Structured object records
● ● ● ●

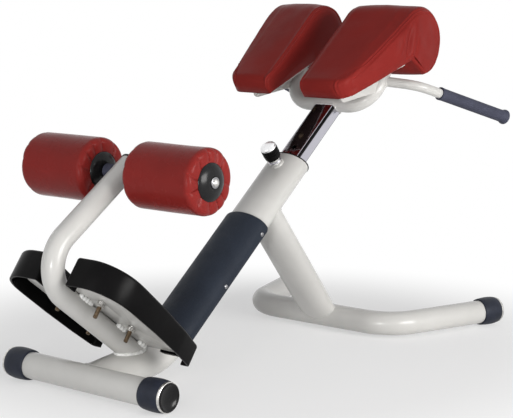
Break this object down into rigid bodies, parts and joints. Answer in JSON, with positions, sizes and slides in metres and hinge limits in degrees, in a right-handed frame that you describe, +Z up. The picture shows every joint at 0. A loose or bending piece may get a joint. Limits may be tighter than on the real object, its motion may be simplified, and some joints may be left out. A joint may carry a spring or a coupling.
{
  "type": "hyperextension bench",
  "caption": "Low exercise bench with split hip pads on a sliding chrome post, padded ankle rollers, moulded foot plates and side handles on a tube frame.",
  "frame": {"origin": "on the floor, at the middle of the bench's length and width", "axes": "+X forward, from the ankle rollers to the handles; +Y to the user's left; +Z up"},
  "size_m": [1.3683, 0.7062, 0.8296],
  "materials": {
    "frame_paint": "glossy light grey paint",
    "chrome": "bright chrome plate",
    "zinc": "zinc plate",
    "steel": "turned steel",
    "vinyl": "burgundy vinyl upholstery",
    "cover": "finely textured blue-black moulding",
    "black_plastic": "satin black moulding",
    "rubber": "blue-black rubber",
    "grip": "soft slate grip",
    "nylon": "white nylon"
  },
  "bodies": {
    "frame": {"ankle_axle": "steel", "ankle_post": "frame_paint", "ankle_post_plug": "black_plastic", "axle_bolt_left": "zinc", "axle_bolt_right": "zinc", "axle_spacer_left": "cover", "axle_spacer_right": "cover", "beam_cover": "cover", "foot_cap_front_left": "rubber", "foot_cap_front_right": "rubber", "foot_cap_rear_left": "rubber", "foot_cap_rear_right": "rubber", "foot_plate_bolt_left_front": "zinc", "foot_plate_bolt_left_rear": "zinc", "foot_plate_bolt_right_front": "zinc", "foot_plate_bolt_right_rear": "zinc", "foot_plate_bracket": "frame_paint", "foot_plate_left": "black_plastic", "foot_plate_right": "black_plastic", "front_base_tube": "frame_paint", "front_strut": "frame_paint", "guide_bush": "black_plastic", "main_beam": "frame_paint", "pin_housing": "nylon", "pin_ring": "chrome", "pin_spring": "steel", "rear_cross_tube": "frame_paint"},
    "post": {"chrome_post": "chrome", "post_shoe": "black_plastic", "cradle_tube": "frame_paint", "grip_left": "grip", "grip_right": "grip", "handle_tube_left": "frame_paint", "handle_tube_right": "frame_paint", "pad_bolt_left_front": "zinc", "pad_bolt_left_rear": "zinc", "pad_bolt_right_front": "zinc", "pad_bolt_right_rear": "zinc", "pad_left": "vinyl", "pad_plate_left": "frame_paint", "pad_plate_right": "frame_paint", "pad_right": "vinyl"},
    "pin": {"pull_pin": "steel", "knob": "black_plastic", "knob_cap": "zinc"},
    "roller_left": {"ankle_roller_left": "vinyl", "roller_core_left": "steel", "roller_cap_outer_left": "black_plastic", "roller_cap_inner_left": "black_plastic"},
    "roller_right": {"ankle_roller_right": "vinyl", "roller_core_right": "steel", "roller_cap_outer_right": "black_plastic", "roller_cap_inner_right": "black_plastic"}
  },
  "joints": [
    {"name": "post_slide", "type": "slide", "parent": "frame", "child": "post", "axis": [0.7804, 0, 0.6252], "range_m": [-0.078, 0.078]},
    {"name": "pin_pull", "type": "slide", "parent": "frame", "child": "pin", "axis": [-0.6252, 0, 0.7804], "range_m": [0, 0.012], "stiffness_N_per_m": 1200, "springref_m": -0.01, "deforming": ["pin_spring"]},
    {"name": "roller_left_spin", "type": "hinge", "parent": "frame", "child": "roller_left", "pos_m": [-0.4487, 0.1556, 0.4736], "axis": [0, 1, 0], "continuous": true},
    {"name": "roller_right_spin", "type": "hinge", "parent": "frame", "child": "roller_right", "pos_m": [-0.4487, -0.1556, 0.4736], "axis": [0, 1, 0], "continuous": true}
  ]
}
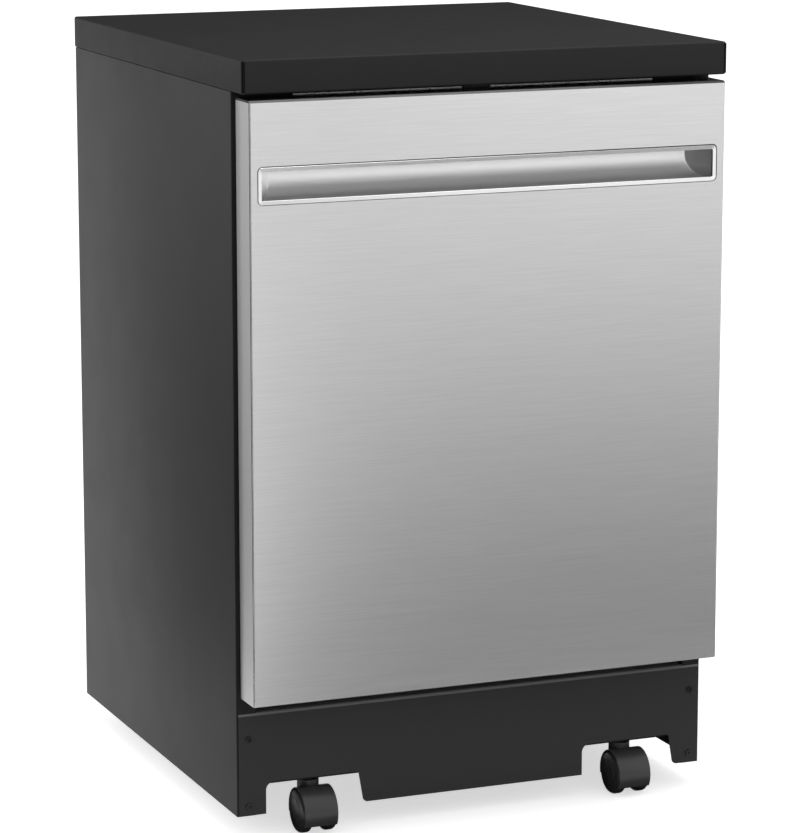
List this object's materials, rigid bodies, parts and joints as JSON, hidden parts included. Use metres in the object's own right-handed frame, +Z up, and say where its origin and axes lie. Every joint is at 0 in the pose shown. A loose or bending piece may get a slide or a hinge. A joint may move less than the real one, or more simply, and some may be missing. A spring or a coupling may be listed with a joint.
{
  "type": "portable dishwasher",
  "caption": "Portable front-loading dishwasher on twin-wheel casters, with a dark worktop, a brushed steel door with a recessed pocket handle, and pull-out racks.",
  "frame": {"origin": "on the floor, under the middle of the bounding box with the door shut", "axes": "+Z up, the door faces -Y, +X to the right as seen from the front"},
  "size_m": [0.61, 0.6384, 0.9244],
  "materials": {
    "worktop_laminate": "dark laminate, fine matt grain",
    "cabinet_paint": "satin dark grey paint",
    "frame_paint": "dark primer",
    "bright_steel": "bright strip",
    "screw_black": "black oxide",
    "stainless": "horizontally brushed",
    "pocket_metal": "satin plated",
    "tub_plastic": "moulded polypropylene",
    "gasket_rubber": "soft matt",
    "outlet_plastic": "moulded",
    "sump_plastic": "moulded",
    "filter_mesh": "fine mesh",
    "pump_body": "cast",
    "heater_steel": "heat-darkened",
    "valve_plastic": "moulded",
    "hose_rubber": "moulded",
    "rail_steel": "rolled",
    "bracket_steel": "zinc plated",
    "latch_dark": "moulded",
    "feed_plastic": "moulded",
    "strip_plastic": "moulded",
    "button_plastic": "moulded",
    "board_green": "laminate",
    "lens_clear": "clear lens",
    "dispenser_plastic": "moulded",
    "cap_blue": "moulded",
    "rack_nylon": "nylon-coated wire",
    "roller_plastic": "moulded",
    "basket_plastic": "moulded",
    "arm_plastic": "moulded",
    "caster_nylon": "moulded nylon",
    "wheel_nylon": "moulded nylon"
  },
  "bodies": {
    "cabinet": {"worktop": "worktop_laminate", "worktop_frame": "frame_paint", "trim_strips": "bright_steel", "side_panel_left": "cabinet_paint", "side_panel_right": "cabinet_paint", "rear_panel": "cabinet_paint", "rear_outlets": "outlet_plastic", "toe_kick": "cabinet_paint", "toe_kick_screws": "screw_black", "base_frame": "frame_paint", "tub": "tub_plastic", "tub_gasket": "gasket_rubber", "sump": "sump_plastic", "filters": "filter_mesh", "circulation_pump": "pump_body", "drain_pump": "pump_body", "heating_element": "heater_steel", "inlet_valve": "valve_plastic", "internal_hoses": "hose_rubber", "float_switch": "valve_plastic", "rack_rails": "rail_steel", "latch_strike": "latch_dark", "hinge_brackets": "bracket_steel", "hinge_springs": "bracket_steel", "feed_tube": "feed_plastic"},
    "door": {"door_panel": "stainless", "handle_pocket": "pocket_metal", "door_liner": "tub_plastic", "control_strip": "strip_plastic", "control_board": "board_green", "dispenser_body": "dispenser_plastic", "door_latch": "latch_dark", "hinge_arms": "bracket_steel", "indicator_lenses": "lens_clear"},
    "upper_rack": {"upper_rack": "rack_nylon", "spray_manifold": "arm_plastic"},
    "lower_rack": {"lower_rack": "rack_nylon", "rack_rollers": "roller_plastic", "silverware_basket": "basket_plastic"},
    "upper_spray_arm": {"upper_spray_arm": "arm_plastic"},
    "lower_spray_arm": {"lower_spray_arm": "arm_plastic"},
    "float": {"float": "valve_plastic"},
    "dispenser_lid": {"dispenser_lid": "dispenser_plastic"},
    "rinse_aid_cap": {"rinse_aid_cap": "cap_blue"},
    "button_1": {"button_1": "button_plastic"},
    "button_2": {"button_2": "button_plastic"},
    "button_3": {"button_3": "button_plastic"},
    "button_4": {"button_4": "button_plastic"},
    "caster_front_left": {"caster_front_left": "caster_nylon"},
    "wheel_front_left_outer": {"wheel_front_left_outer": "wheel_nylon"},
    "wheel_front_left_inner": {"wheel_front_left_inner": "wheel_nylon"},
    "caster_front_right": {"caster_front_right": "caster_nylon"},
    "wheel_front_right_outer": {"wheel_front_right_outer": "wheel_nylon"},
    "wheel_front_right_inner": {"wheel_front_right_inner": "wheel_nylon"},
    "caster_rear_left": {"caster_rear_left": "caster_nylon"},
    "wheel_rear_left_outer": {"wheel_rear_left_outer": "wheel_nylon"},
    "wheel_rear_left_inner": {"wheel_rear_left_inner": "wheel_nylon"},
    "caster_rear_right": {"caster_rear_right": "caster_nylon"},
    "wheel_rear_right_outer": {"wheel_rear_right_outer": "wheel_nylon"},
    "wheel_rear_right_inner": {"wheel_rear_right_inner": "wheel_nylon"}
  },
  "joints": [
    {"name": "door_hinge", "type": "hinge", "parent": "cabinet", "child": "door", "pos_m": [0, -0.29175, 0.183], "axis": [1, 0, 0], "range_deg": [0, 90], "stiffness_Nm_per_rad": 15, "springref_deg": -5.73},
    {"name": "upper_rack_slide", "type": "slide", "parent": "cabinet", "child": "upper_rack", "axis": [0, -1, 0], "range_m": [0, 0.4]},
    {"name": "lower_rack_slide", "type": "slide", "parent": "cabinet", "child": "lower_rack", "axis": [0, -1, 0], "range_m": [0, 0.15]},
    {"name": "lower_arm_spin", "type": "hinge", "parent": "cabinet", "child": "lower_spray_arm", "pos_m": [0, 0.00825, 0.221], "axis": [0, 0, 1], "continuous": true},
    {"name": "upper_arm_spin", "type": "hinge", "parent": "upper_rack", "child": "upper_spray_arm", "pos_m": [0, 0.00825, 0.515], "axis": [0, 0, 1], "continuous": true},
    {"name": "float_lift", "type": "slide", "parent": "cabinet", "child": "float", "axis": [0, 0, 1], "range_m": [0, 0.008]},
    {"name": "dispenser_lid_hinge", "type": "hinge", "parent": "door", "child": "dispenser_lid", "pos_m": [-0.035, -0.25795, 0.404], "axis": [-1, 0, 0], "range_deg": [0, 90]},
    {"name": "rinse_aid_cap_turn", "type": "hinge", "parent": "door", "child": "rinse_aid_cap", "pos_m": [0.055, -0.25795, 0.454], "axis": [0, 1, 0], "range_deg": [0, 90]},
    {"name": "button_1_press", "type": "slide", "parent": "door", "child": "button_1", "axis": [0, 0, -1], "range_m": [0, 0.0012], "stiffness_N_per_m": 400},
    {"name": "button_2_press", "type": "slide", "parent": "door", "child": "button_2", "axis": [0, 0, -1], "range_m": [0, 0.0012], "stiffness_N_per_m": 400},
    {"name": "button_3_press", "type": "slide", "parent": "door", "child": "button_3", "axis": [0, 0, -1], "range_m": [0, 0.0012], "stiffness_N_per_m": 400},
    {"name": "button_4_press", "type": "slide", "parent": "door", "child": "button_4", "axis": [0, 0, -1], "range_m": [0, 0.0012], "stiffness_N_per_m": 400},
    {"name": "swivel_front_left", "type": "hinge", "parent": "cabinet", "child": "caster_front_left", "pos_m": [-0.2057, -0.24715, 0.069], "axis": [0, 0, 1], "continuous": true},
    {"name": "roll_front_left_outer", "type": "hinge", "parent": "caster_front_left", "child": "wheel_front_left_outer", "pos_m": [-0.2057, -0.26545, 0.0262], "axis": [1, 0, 0], "continuous": true},
    {"name": "roll_front_left_inner", "type": "hinge", "parent": "caster_front_left", "child": "wheel_front_left_inner", "pos_m": [-0.2057, -0.26545, 0.0262], "axis": [1, 0, 0], "continuous": true},
    {"name": "swivel_front_right", "type": "hinge", "parent": "cabinet", "child": "caster_front_right", "pos_m": [0.2057, -0.24715, 0.069], "axis": [0, 0, 1], "continuous": true},
    {"name": "roll_front_right_outer", "type": "hinge", "parent": "caster_front_right", "child": "wheel_front_right_outer", "pos_m": [0.2057, -0.26545, 0.0262], "axis": [1, 0, 0], "continuous": true},
    {"name": "roll_front_right_inner", "type": "hinge", "parent": "caster_front_right", "child": "wheel_front_right_inner", "pos_m": [0.2057, -0.26545, 0.0262], "axis": [1, 0, 0], "continuous": true},
    {"name": "swivel_rear_left", "type": "hinge", "parent": "cabinet", "child": "caster_rear_left", "pos_m": [-0.2057, 0.25625, 0.069], "axis": [0, 0, 1], "continuous": true},
    {"name": "roll_rear_left_outer", "type": "hinge", "parent": "caster_rear_left", "child": "wheel_rear_left_outer", "pos_m": [-0.2057, 0.23795, 0.0262], "axis": [1, 0, 0], "continuous": true},
    {"name": "roll_rear_left_inner", "type": "hinge", "parent": "caster_rear_left", "child": "wheel_rear_left_inner", "pos_m": [-0.2057, 0.23795, 0.0262], "axis": [1, 0, 0], "continuous": true},
    {"name": "swivel_rear_right", "type": "hinge", "parent": "cabinet", "child": "caster_rear_right", "pos_m": [0.2057, 0.25625, 0.069], "axis": [0, 0, 1], "continuous": true},
    {"name": "roll_rear_right_outer", "type": "hinge", "parent": "caster_rear_right", "child": "wheel_rear_right_outer", "pos_m": [0.2057, 0.23795, 0.0262], "axis": [1, 0, 0], "continuous": true},
    {"name": "roll_rear_right_inner", "type": "hinge", "parent": "caster_rear_right", "child": "wheel_rear_right_inner", "pos_m": [0.2057, 0.23795, 0.0262], "axis": [1, 0, 0], "continuous": true}
  ],
  "couplings": [
    {"joint": "upper_rack_slide", "follows": "door_hinge", "m_per_rad": 0.25},
    {"joint": "lower_rack_slide", "follows": "door_hinge", "m_per_rad": 0.092}
  ]
}
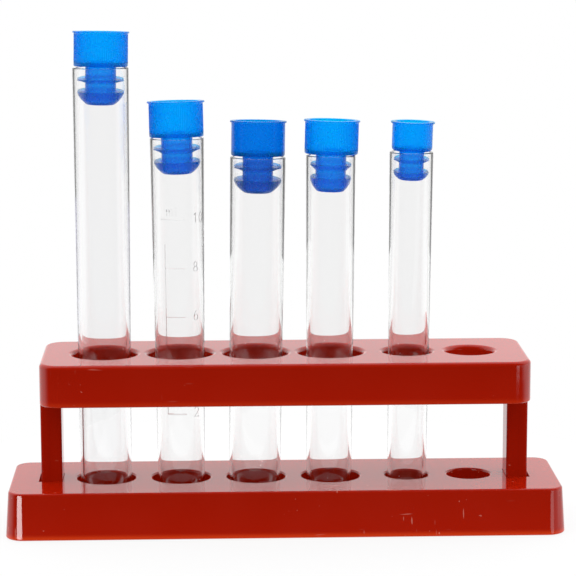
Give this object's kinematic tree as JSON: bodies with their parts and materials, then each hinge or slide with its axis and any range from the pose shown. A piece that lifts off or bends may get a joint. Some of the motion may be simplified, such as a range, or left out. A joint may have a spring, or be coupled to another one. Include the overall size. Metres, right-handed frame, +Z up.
{
  "type": "test tube rack with stoppered tubes",
  "caption": "Moulded rack holding a row of clear round-bottomed tubes, each closed by a ribbed push-in stopper, with one place left empty.",
  "frame": {"origin": "centre of the base's underside, on the table", "axes": "+X along the row from the tallest tube to the empty place, +Y to the back, +Z up"},
  "size_m": [0.1652, 0.0412, 0.1473],
  "materials": {
    "red_plastic": "gloss",
    "clear_plastic": "clear gloss",
    "blue_plastic": "satin"
  },
  "bodies": {
    "rack": {"rack_base": "red_plastic", "rack_tray": "red_plastic", "post_left": "red_plastic", "post_right": "red_plastic"},
    "tube_130mm_wide": {"tube_130mm_wide": "clear_plastic"},
    "stopper_130mm_wide": {"stopper_130mm_wide": "blue_plastic"},
    "tube_graduated": {"tube_graduated": "clear_plastic"},
    "stopper_graduated": {"stopper_graduated": "blue_plastic"},
    "tube_100mm_wide": {"tube_100mm_wide": "clear_plastic"},
    "stopper_100mm_wide": {"stopper_100mm_wide": "blue_plastic"},
    "tube_100mm_medium": {"tube_100mm_medium": "clear_plastic"},
    "stopper_100mm_medium": {"stopper_100mm_medium": "blue_plastic"},
    "tube_100mm_narrow": {"tube_100mm_narrow": "clear_plastic"},
    "stopper_100mm_narrow": {"stopper_100mm_narrow": "blue_plastic"}
  },
  "joints": [
    {"name": "lift_130mm_wide", "type": "slide", "parent": "rack", "child": "tube_130mm_wide", "axis": [0, 0.0244, 0.9997], "range_m": [0, 0.055]},
    {"name": "pull_130mm_wide", "type": "slide", "parent": "tube_130mm_wide", "child": "stopper_130mm_wide", "axis": [0, 0.0244, 0.9997], "range_m": [0, 0.035]},
    {"name": "lift_graduated", "type": "slide", "parent": "rack", "child": "tube_graduated", "axis": [-0.0045, 0.0244, 0.9997], "range_m": [0, 0.055]},
    {"name": "pull_graduated", "type": "slide", "parent": "tube_graduated", "child": "stopper_graduated", "axis": [-0.0045, 0.0244, 0.9997], "range_m": [0, 0.035]},
    {"name": "lift_100mm_wide", "type": "slide", "parent": "rack", "child": "tube_100mm_wide", "axis": [0.0148, 0.0244, 0.9996], "range_m": [0, 0.055]},
    {"name": "pull_100mm_wide", "type": "slide", "parent": "tube_100mm_wide", "child": "stopper_100mm_wide", "axis": [0.0148, 0.0244, 0.9996], "range_m": [0, 0.035]},
    {"name": "lift_100mm_medium", "type": "slide", "parent": "rack", "child": "tube_100mm_medium", "axis": [0.0068, 0.0244, 0.9997], "range_m": [0, 0.055]},
    {"name": "pull_100mm_medium", "type": "slide", "parent": "tube_100mm_medium", "child": "stopper_100mm_medium", "axis": [0.0068, 0.0244, 0.9997], "range_m": [0, 0.035]},
    {"name": "lift_100mm_narrow", "type": "slide", "parent": "rack", "child": "tube_100mm_narrow", "axis": [0.0099, 0.007, 0.9999], "range_m": [0, 0.055]},
    {"name": "pull_100mm_narrow", "type": "slide", "parent": "tube_100mm_narrow", "child": "stopper_100mm_narrow", "axis": [0.0099, 0.007, 0.9999], "range_m": [0, 0.035]}
  ]
}
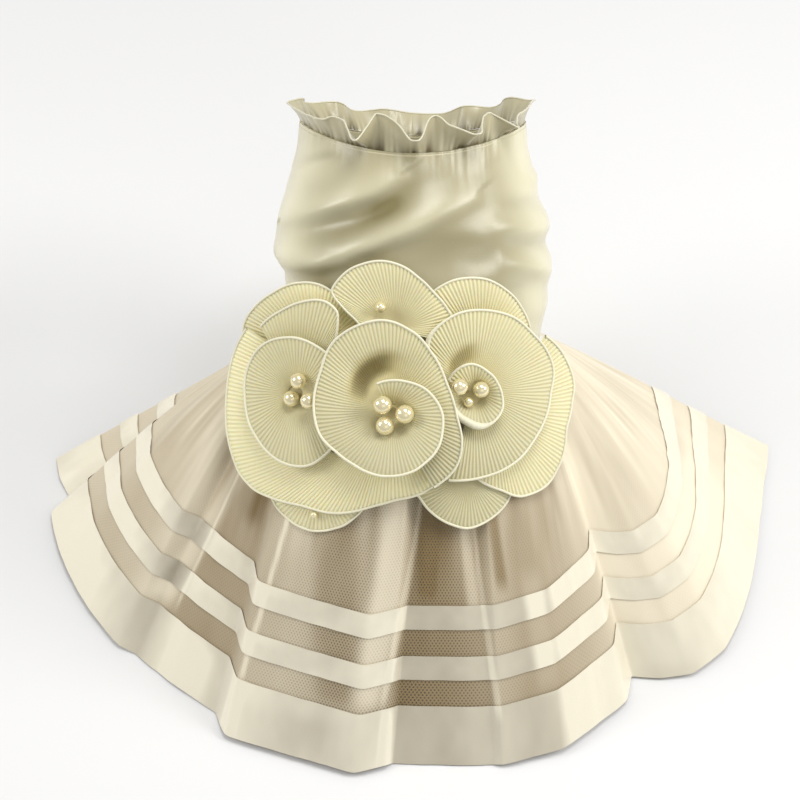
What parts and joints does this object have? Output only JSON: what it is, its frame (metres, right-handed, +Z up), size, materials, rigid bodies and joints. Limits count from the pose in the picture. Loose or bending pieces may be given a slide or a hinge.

● ● ● ●

Exercise directions
Show all lines above holding "each".

Response for this exercise
Give this object's kinematic tree as JSON: bodies with their parts and materials, then each hinge or slide with its axis and any range from the pose shown. A piece that lifts off or bends may get a joint. Some of the motion may be simplified, such as a range, or left out. A joint may have a spring, or be coupled to another one. Include the overall size. Metres, right-handed frame, +Z up.
  "caption": "Moulded rack holding a row of clear round-bottomed tubes, each closed by a ribbed push-in stopper, with one place left empty.",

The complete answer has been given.